Concessioni balneari: punto di non ritorno

-di Pierre De Filippo-

Il Consiglio di Stato lo scrive in maniera chiara e, soprattutto, ufficiale, nero su bianco: “le norme legislative nazionali che hanno disposto la proroga automatica delle concessioni demaniali marittime per finalità turistico-ricreative sono in contrasto con il diritto eurocomunitario. Tali norme non devono essere applicate né dai giudici né dalla pubblica amministrazione”.

Quello delle concessioni balneari – i lidi, i bagni, a seconda delle latitudini – è un tema che ben fa comprendere quali siano i veri “poteri forti” italici: piccole lobby ma organizzate e rumorosissime che nessuno intende scontentare.

Il terreno è spinoso e conviene procedere per gradi: siamo, questo lo sappiamo bene, il Paese delle PMI, piccole e medie imprese, solitamente a conduzione familiare. È su questo che, per decenni, si è fondato il Made in Italy di cui andiamo fierissimi: Ferrero, Moratti, Ferragamo, Scavolini, Rana. Delle vere e proprie dinastie imprenditoriali.

Ottimo quando lo si fa con risorse proprie, meno ottimo quando questa eredità si fonda su un bene dello Stato: è il caso delle concessioni balneari. Di generazione in generazione, di rinnovo automatico in rinnovo automatico, di proroga in proroga, le spiagge italiane sono nelle stesse mani da decenni. E, chiariamolo, non è certo questo il problema; il problema è che lo si è fatto senza aprirsi alla concorrenza, vale a dire senza verificare se vi fosse la possibilità, per lo Stato, di valorizzare maggiormente il suo bene e senza, oltretutto, adeguare i canoni alle variazioni di valore di quei tratti di costa.

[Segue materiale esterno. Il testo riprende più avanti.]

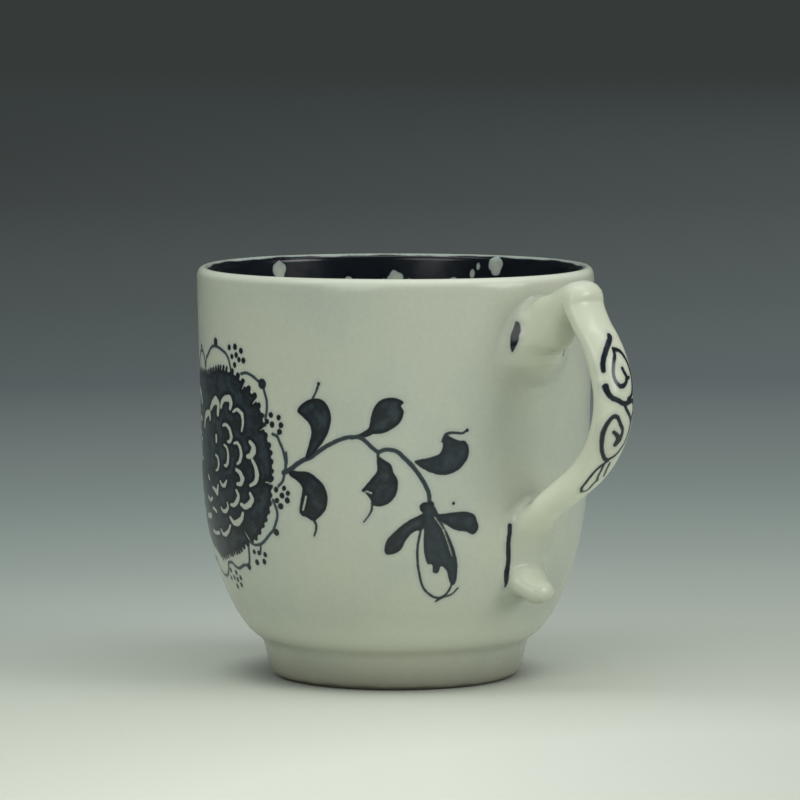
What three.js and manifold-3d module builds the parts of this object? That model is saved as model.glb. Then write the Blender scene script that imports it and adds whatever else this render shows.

Una calma piatta – il mare calmo della sera – fino al 2006, con l’emanazione della Direttiva Bolkestein, dal nome del commissario Ue alla concorrenza. Secondo questa direttiva, i beni demaniali, proprio perché non di proprietà privata, dovessero essere messi a gara tra chiunque, operatore del settore, volesse parteciparvi. Niente più rinnovi automatici, niente più diritti di prelazione. Concorrenza libera, trasparente, aperta.

Apriti cielo, guai a toccare i diritti acquisiti. I governi italiani, sciocchi nel loro credersi più furbi degli altri, hanno risposto dicendo “sì” ma…

Sì alle richieste della Commissione, sì a mettere a gara, sì a valorizzare i propri beni ma alle loro condizioni. Nel 2010, il governo Berlusconi proroga le concessioni già in essere fino al 2015, nel 2012, il governo Monti le proroga fino al 2020 e nel 2019 il primo governo Conte le prorogava addirittura fino al 2033.

Tutto ciò mentre la Commissione europea e la Corte di Giustizia ci bombardavano di procedure di infrazione e multe, conti salati da pagare.

Anche il governo Draghi, nell’ultimo Ddl Concorrenza, aveva preferito glissare sul tema, forse conscio della imminente sentenza del Consiglio di Stato.

E allora torniamo alla sentenza. Cosa stabilisce ulteriormente? Stabilisce che, per evitare cambiamenti di regime dall’oggi al domani, difficili da realizzare sia da un punto di vista tecnico-organizzativo che economico, “le concessioni demaniali per finalità turistico-ricreative già in essere continuano ad essere efficaci sino al 31 dicembre 2023, fermo restando che, oltre tale data, anche in assenza di una disciplina legislativa, essere cesseranno di produrre effetti”.

Dalle circa 52mila concessioni balneari presenti in Italia, lo Stato – a causa dell’assenza di concorrenza e di ricalcolo del valore – guadagna poco più di 100 milioni all’anno, circa duemila euro a stabilimento. Ciò che i balneari guadagnano in pochi giorni.

Solo qualche settimana fa – il 12 ottobre – la regione Campania, che notoriamente non ha bisogno di risorse, aveva dimezzato l’imposta regionale sulle concessioni balneari.

Un provvedimento festeggiato.

Un tempismo perfetto.

Vero che sono in altre faccende affaccendati ma, forse, dovranno discuterne meglio.

La paura nei confronti della concorrenza è uno dei tratti distintivi del nostro Bel Paese. Perché è meritocratica e noi non siamo un Paese meritocratico, perché non è opaca e noi siamo un Paese opaco. Perché permette genera un guadagno per lo Stato e noi, questa cosa, non la possiamo accettare.